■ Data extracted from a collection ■
┄┄┄┄┄┄┄┄┄┄┄┄┄┄┄┄┄┄┄┄

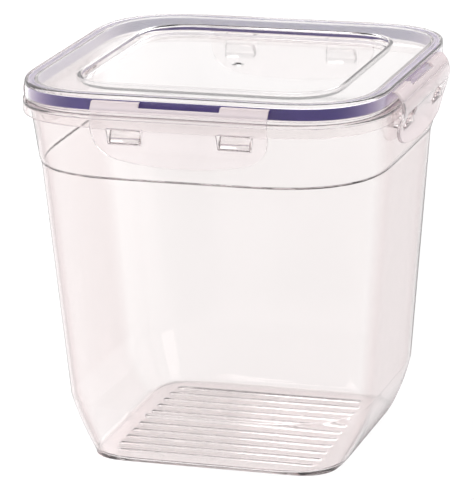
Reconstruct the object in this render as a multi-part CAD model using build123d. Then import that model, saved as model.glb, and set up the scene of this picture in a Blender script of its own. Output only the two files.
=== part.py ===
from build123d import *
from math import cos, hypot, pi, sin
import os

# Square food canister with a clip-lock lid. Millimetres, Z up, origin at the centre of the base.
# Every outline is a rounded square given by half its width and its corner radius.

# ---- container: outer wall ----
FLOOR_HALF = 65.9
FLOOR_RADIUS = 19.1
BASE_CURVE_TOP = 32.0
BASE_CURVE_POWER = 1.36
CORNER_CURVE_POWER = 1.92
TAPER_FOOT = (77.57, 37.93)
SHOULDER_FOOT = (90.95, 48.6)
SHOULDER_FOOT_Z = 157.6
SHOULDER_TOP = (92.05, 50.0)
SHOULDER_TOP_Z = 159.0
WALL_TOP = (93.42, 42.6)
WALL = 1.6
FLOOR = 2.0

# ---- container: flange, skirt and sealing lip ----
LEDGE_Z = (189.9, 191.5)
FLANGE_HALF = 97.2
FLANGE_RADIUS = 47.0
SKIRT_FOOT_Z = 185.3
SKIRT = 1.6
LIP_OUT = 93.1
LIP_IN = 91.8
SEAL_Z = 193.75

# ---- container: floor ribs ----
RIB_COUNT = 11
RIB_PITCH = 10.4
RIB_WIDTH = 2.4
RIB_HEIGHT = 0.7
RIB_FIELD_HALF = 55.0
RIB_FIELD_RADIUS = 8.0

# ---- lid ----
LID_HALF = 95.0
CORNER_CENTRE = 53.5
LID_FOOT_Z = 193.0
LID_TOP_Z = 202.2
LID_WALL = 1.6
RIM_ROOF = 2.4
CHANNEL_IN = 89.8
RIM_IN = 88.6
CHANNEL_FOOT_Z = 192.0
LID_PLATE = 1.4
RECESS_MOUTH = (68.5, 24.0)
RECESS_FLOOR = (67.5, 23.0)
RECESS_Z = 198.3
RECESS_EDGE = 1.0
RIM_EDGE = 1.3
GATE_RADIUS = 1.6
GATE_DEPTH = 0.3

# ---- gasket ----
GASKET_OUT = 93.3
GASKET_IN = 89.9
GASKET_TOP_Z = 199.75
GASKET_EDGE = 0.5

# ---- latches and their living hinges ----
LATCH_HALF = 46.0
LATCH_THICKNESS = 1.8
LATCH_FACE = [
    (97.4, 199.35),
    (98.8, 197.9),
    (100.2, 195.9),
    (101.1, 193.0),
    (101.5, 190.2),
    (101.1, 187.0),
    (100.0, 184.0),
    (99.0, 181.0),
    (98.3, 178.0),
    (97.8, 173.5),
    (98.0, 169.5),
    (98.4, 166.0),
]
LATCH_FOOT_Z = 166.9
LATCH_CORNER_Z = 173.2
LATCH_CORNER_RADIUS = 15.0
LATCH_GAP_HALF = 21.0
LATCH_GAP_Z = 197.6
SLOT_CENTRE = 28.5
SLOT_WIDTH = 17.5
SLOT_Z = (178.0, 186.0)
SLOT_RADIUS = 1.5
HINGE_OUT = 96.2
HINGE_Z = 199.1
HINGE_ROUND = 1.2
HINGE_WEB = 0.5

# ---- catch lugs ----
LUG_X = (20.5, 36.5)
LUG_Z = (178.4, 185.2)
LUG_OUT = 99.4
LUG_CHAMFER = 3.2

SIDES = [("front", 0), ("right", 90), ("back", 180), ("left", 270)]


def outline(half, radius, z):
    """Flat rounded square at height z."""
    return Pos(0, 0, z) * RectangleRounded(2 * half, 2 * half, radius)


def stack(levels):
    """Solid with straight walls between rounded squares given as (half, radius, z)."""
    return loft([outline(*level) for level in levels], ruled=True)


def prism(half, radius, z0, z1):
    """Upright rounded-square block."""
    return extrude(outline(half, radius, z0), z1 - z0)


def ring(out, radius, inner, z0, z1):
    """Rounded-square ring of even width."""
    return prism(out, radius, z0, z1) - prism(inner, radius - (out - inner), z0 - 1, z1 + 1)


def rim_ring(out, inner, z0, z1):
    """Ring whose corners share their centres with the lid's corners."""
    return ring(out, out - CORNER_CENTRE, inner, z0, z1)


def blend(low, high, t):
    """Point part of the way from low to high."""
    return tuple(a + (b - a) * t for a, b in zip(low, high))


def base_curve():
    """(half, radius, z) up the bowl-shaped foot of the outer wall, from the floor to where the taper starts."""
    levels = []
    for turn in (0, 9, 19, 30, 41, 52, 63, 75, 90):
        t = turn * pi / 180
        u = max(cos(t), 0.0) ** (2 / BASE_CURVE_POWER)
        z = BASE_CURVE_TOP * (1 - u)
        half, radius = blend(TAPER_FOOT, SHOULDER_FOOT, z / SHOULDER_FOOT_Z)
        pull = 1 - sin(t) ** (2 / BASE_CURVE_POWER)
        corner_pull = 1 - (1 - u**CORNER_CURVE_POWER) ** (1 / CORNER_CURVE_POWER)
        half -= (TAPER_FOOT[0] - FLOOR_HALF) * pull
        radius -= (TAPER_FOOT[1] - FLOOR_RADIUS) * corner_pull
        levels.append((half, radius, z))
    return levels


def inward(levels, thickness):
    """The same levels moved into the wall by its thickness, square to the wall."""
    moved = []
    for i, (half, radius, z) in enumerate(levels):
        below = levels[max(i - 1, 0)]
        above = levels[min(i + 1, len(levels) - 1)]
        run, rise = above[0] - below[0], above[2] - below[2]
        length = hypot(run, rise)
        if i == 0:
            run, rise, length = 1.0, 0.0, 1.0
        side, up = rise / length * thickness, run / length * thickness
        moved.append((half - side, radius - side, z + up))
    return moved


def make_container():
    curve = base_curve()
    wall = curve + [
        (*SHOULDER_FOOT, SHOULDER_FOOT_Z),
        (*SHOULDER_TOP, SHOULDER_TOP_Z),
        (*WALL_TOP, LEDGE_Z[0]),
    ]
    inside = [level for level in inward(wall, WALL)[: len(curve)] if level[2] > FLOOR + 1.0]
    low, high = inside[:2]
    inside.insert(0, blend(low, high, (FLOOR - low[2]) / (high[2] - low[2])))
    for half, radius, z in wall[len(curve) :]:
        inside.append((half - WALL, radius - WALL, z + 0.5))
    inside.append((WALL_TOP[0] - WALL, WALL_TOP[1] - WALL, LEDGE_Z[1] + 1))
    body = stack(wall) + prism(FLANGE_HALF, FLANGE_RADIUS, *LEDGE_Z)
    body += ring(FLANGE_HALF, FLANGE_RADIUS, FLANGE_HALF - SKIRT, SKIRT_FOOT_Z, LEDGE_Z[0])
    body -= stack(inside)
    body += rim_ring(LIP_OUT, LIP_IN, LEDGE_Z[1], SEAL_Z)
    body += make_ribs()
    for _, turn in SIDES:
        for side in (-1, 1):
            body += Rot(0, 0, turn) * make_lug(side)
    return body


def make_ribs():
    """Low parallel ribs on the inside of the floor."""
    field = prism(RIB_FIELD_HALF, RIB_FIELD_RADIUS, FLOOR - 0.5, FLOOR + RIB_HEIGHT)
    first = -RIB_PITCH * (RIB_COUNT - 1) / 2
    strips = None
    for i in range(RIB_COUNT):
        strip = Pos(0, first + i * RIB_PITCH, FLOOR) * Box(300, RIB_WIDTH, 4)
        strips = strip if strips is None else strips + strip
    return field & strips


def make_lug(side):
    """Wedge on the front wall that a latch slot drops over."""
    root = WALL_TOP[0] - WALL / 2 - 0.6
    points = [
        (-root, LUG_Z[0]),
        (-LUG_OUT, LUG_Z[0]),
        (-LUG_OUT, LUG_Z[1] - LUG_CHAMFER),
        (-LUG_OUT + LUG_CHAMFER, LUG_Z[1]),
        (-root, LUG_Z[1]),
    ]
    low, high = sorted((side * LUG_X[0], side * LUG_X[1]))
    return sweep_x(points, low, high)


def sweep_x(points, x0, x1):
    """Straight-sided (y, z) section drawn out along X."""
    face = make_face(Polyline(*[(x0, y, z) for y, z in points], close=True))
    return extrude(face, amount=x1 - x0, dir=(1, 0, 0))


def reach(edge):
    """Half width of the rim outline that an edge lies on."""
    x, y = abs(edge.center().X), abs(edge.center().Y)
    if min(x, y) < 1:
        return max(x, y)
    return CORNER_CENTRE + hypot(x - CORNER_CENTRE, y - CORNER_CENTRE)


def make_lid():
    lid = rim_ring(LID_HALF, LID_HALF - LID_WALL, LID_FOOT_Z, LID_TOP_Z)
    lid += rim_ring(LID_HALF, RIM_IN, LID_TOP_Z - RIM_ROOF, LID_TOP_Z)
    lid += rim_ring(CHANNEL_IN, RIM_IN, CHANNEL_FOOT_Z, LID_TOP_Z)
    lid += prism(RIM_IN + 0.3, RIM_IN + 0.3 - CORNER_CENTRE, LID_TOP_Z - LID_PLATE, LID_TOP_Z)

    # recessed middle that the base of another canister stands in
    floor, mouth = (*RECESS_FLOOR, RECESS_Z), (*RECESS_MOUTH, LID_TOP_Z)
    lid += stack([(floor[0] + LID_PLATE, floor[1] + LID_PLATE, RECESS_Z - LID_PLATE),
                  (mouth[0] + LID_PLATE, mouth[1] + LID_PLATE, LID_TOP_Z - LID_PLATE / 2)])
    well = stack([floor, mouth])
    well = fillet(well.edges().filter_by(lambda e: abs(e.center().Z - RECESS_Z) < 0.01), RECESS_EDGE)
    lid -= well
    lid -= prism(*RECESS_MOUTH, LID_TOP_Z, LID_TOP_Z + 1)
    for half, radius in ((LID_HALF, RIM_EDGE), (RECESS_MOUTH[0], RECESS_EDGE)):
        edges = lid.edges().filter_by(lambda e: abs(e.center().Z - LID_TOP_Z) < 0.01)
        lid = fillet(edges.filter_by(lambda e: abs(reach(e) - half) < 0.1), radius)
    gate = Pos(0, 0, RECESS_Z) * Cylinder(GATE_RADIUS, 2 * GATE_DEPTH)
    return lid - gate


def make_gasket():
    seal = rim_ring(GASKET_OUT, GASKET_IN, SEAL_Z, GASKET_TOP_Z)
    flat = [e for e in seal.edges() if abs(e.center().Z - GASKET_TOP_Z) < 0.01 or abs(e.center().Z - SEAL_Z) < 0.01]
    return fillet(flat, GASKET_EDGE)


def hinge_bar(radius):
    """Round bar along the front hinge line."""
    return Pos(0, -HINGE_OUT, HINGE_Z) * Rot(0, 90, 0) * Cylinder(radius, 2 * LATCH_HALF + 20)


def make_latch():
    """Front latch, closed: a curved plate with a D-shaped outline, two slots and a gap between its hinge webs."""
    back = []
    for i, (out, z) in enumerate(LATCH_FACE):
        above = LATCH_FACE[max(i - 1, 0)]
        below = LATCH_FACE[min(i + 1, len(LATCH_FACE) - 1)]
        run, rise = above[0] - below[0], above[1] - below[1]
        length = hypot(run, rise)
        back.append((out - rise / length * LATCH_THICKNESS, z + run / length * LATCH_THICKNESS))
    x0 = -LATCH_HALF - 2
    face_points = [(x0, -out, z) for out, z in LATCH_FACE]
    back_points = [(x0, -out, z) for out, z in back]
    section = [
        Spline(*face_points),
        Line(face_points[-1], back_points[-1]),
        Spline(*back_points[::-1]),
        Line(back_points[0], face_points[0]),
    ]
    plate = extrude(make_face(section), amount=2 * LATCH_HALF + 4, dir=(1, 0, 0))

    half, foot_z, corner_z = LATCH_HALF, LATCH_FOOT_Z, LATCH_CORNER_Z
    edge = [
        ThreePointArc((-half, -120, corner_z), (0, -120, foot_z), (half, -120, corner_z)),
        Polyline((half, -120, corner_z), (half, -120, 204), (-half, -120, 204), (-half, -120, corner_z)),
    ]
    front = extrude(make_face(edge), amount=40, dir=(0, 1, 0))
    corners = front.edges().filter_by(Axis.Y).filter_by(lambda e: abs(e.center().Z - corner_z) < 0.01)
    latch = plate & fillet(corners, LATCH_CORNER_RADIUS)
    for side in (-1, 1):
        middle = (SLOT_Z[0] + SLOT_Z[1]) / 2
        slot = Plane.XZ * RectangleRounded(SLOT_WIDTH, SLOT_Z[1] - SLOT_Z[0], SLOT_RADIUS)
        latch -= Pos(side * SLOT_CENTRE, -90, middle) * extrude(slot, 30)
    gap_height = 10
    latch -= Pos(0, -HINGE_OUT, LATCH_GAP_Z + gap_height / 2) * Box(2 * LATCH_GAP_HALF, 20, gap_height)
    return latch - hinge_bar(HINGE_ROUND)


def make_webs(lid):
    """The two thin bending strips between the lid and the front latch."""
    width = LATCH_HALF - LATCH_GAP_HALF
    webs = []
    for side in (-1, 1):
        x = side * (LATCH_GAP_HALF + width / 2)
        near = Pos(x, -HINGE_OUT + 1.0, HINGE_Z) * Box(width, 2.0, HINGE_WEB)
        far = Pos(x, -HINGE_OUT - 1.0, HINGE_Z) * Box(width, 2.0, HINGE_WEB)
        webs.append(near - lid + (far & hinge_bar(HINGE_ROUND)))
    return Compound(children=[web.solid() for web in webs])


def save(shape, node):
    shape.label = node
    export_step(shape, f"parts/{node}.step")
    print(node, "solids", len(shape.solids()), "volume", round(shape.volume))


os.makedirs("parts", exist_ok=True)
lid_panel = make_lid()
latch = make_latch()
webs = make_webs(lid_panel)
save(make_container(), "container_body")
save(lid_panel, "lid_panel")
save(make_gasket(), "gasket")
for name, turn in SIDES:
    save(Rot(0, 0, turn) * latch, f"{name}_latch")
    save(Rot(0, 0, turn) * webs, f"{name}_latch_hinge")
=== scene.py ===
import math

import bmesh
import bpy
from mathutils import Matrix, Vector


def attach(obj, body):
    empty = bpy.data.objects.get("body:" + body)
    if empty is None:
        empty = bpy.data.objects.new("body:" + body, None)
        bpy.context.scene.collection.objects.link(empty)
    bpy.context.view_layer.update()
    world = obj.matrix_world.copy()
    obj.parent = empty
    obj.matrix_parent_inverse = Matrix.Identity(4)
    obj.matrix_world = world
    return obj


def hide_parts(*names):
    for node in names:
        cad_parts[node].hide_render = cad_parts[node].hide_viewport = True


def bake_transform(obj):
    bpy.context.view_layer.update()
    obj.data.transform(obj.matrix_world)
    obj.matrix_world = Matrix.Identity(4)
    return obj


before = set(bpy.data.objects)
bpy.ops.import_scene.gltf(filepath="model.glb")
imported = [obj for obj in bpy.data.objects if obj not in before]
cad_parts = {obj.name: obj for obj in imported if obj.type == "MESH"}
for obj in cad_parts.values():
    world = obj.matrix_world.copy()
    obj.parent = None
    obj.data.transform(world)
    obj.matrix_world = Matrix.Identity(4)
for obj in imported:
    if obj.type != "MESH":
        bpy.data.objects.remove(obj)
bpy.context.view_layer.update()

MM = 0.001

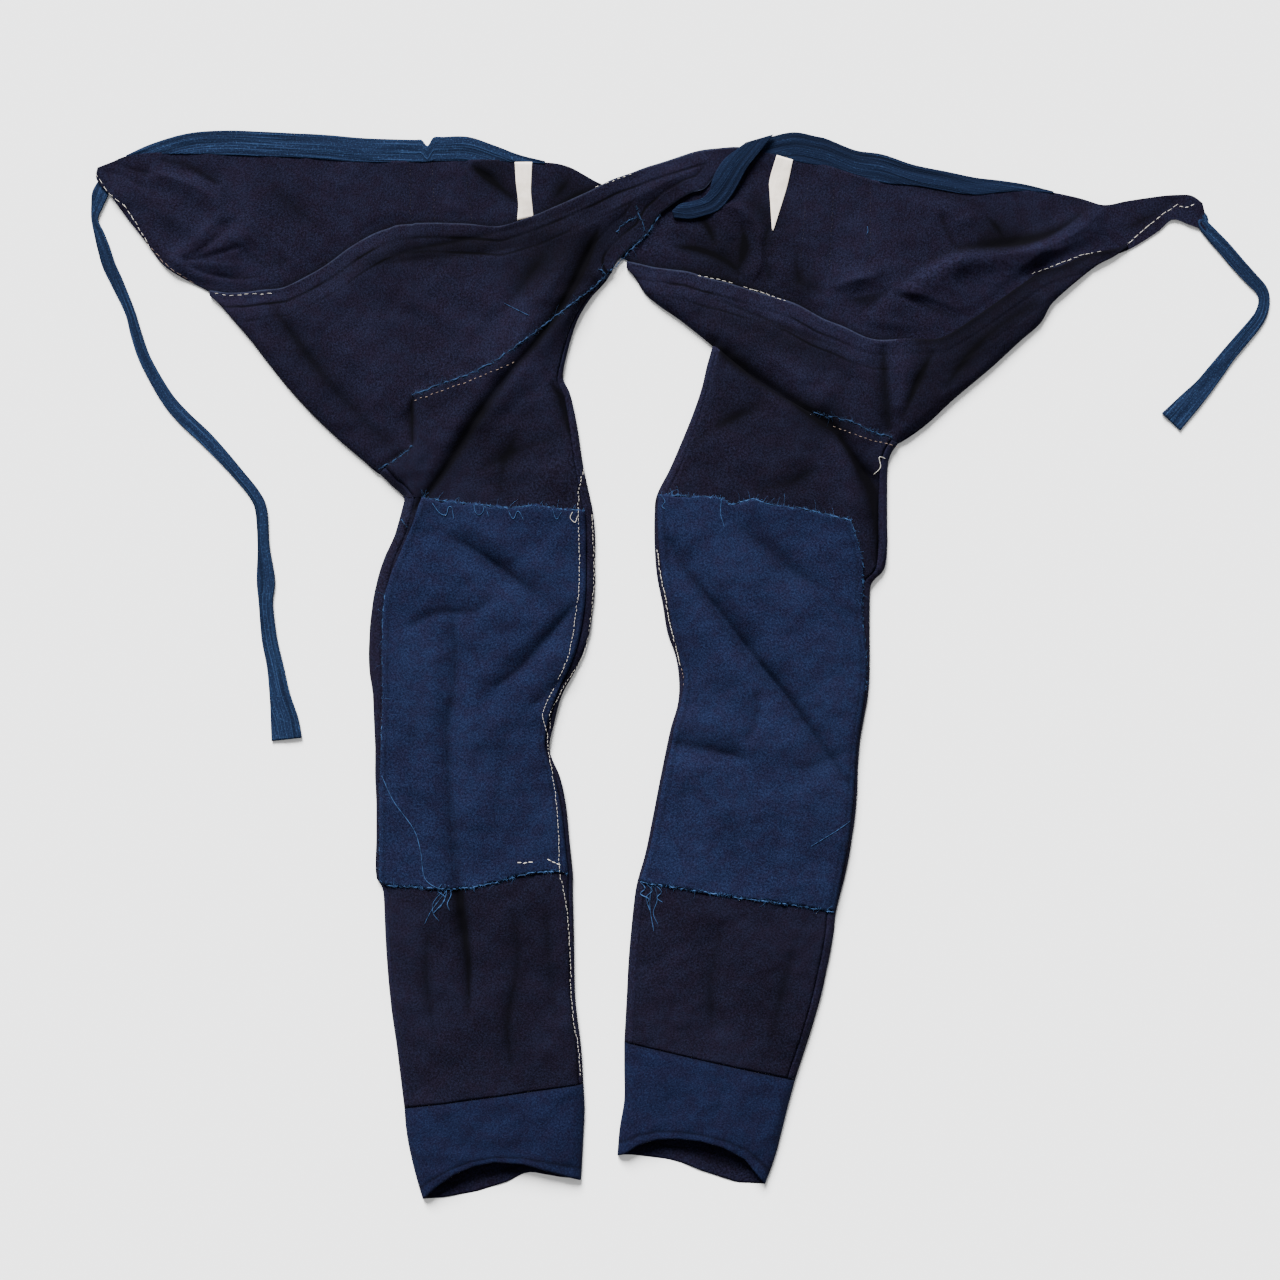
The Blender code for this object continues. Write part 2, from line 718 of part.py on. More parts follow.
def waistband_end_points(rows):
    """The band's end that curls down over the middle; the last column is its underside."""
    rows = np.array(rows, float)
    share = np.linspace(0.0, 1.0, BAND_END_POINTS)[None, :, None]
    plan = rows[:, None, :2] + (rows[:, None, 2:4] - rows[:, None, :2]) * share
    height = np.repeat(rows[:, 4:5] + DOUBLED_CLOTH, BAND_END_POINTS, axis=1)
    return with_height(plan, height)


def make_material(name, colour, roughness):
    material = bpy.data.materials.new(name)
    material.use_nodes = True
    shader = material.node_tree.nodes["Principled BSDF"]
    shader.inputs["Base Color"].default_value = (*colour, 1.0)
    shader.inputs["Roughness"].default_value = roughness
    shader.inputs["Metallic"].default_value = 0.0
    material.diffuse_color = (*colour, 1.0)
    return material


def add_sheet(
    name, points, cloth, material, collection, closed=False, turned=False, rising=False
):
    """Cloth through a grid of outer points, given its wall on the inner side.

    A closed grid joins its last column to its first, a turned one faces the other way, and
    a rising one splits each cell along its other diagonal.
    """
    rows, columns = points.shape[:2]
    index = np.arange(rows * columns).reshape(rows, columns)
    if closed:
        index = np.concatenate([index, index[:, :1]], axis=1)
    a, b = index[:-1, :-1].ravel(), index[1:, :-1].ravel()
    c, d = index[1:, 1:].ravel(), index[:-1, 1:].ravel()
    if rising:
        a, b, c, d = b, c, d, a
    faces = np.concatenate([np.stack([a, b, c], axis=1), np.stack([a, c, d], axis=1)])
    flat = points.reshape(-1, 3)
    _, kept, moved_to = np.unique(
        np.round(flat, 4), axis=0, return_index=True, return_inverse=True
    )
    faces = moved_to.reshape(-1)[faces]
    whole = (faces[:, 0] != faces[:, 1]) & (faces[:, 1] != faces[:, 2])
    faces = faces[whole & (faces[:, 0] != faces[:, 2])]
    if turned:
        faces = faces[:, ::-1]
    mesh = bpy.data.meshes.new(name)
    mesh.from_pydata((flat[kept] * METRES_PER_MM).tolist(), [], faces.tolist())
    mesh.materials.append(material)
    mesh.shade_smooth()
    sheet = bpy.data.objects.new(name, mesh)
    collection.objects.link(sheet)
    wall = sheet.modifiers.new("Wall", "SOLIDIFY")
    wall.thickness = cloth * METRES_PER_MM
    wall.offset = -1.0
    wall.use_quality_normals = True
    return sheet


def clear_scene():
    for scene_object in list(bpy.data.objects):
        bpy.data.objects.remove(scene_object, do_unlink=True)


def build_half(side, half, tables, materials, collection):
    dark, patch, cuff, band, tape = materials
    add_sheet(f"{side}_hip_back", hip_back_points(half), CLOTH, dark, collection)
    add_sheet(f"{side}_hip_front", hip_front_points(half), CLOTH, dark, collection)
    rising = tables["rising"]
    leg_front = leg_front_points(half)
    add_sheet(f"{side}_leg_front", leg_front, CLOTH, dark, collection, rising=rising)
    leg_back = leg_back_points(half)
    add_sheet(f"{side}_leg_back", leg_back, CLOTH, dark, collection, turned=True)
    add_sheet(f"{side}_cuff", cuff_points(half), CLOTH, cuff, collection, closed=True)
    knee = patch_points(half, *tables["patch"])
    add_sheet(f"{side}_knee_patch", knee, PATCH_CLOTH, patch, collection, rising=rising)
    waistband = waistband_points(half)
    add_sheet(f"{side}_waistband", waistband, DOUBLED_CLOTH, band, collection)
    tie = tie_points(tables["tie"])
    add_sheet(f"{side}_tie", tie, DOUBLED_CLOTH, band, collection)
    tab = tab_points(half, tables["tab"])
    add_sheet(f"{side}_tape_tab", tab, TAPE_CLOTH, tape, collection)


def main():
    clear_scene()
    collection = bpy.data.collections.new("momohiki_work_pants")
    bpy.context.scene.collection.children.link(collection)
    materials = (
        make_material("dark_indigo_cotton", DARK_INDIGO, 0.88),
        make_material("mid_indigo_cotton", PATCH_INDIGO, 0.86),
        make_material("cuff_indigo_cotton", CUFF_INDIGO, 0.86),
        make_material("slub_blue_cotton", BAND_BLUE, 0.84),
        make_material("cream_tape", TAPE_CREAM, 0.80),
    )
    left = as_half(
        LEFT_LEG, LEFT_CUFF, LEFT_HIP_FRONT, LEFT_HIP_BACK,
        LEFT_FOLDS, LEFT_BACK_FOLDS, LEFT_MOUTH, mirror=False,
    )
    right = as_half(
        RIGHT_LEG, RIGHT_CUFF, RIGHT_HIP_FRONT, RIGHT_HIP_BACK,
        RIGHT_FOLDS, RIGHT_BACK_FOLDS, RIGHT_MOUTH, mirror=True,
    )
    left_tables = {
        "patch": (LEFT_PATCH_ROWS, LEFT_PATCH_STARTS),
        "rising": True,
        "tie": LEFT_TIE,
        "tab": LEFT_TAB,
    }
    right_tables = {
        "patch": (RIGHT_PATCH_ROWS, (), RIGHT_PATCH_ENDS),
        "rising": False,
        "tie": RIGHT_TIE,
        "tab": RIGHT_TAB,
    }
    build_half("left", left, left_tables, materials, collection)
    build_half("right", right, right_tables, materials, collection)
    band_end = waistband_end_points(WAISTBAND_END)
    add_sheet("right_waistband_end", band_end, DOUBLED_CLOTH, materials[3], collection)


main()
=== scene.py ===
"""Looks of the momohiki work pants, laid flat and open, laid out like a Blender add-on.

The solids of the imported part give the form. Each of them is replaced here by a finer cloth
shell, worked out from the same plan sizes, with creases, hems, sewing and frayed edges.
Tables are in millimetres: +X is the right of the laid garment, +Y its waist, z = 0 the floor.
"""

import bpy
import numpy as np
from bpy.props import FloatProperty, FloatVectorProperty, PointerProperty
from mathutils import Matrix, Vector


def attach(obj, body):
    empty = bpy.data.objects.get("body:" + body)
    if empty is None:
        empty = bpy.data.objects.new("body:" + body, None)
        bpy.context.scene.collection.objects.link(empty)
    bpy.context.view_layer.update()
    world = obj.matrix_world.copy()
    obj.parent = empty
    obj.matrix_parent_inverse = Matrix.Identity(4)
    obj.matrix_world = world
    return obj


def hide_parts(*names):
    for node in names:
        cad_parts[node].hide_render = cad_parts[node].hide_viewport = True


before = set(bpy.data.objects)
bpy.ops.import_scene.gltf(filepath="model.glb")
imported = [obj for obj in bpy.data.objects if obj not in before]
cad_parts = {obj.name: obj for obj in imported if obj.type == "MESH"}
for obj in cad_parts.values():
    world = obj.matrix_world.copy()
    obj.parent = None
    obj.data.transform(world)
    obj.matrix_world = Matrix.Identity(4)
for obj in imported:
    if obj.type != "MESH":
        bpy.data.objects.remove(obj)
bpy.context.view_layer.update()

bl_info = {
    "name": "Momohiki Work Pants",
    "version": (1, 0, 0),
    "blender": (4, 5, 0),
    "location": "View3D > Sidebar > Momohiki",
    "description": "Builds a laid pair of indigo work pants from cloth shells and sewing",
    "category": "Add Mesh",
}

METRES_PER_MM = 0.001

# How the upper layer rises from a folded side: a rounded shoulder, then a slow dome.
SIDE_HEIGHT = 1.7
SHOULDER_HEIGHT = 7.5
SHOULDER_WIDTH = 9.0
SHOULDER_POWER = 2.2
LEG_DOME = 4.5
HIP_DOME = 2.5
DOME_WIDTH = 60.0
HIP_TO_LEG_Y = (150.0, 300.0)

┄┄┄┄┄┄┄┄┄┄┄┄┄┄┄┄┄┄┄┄

■ Exercise description ■
Starting at the first line of the records, print each line exactly, stopping after the line that contains "# Every outline".

■ Written solution ■
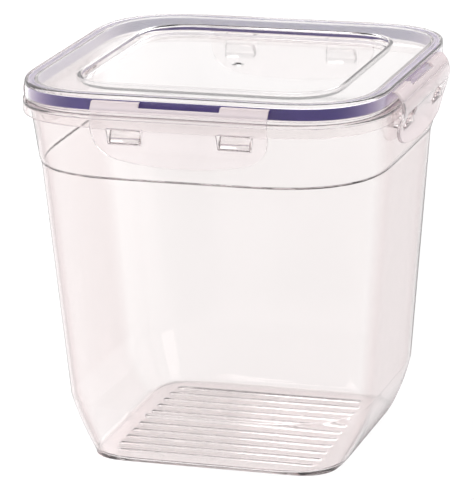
Reconstruct the object in this render as a multi-part CAD model using build123d. Then import that model, saved as model.glb, and set up the scene of this picture in a Blender script of its own. Output only the two files.
=== part.py ===
from build123d import *
from math import cos, hypot, pi, sin
import os

# Square food canister with a clip-lock lid. Millimetres, Z up, origin at the centre of the base.
# Every outline is a rounded square given by half its width and its corner radius.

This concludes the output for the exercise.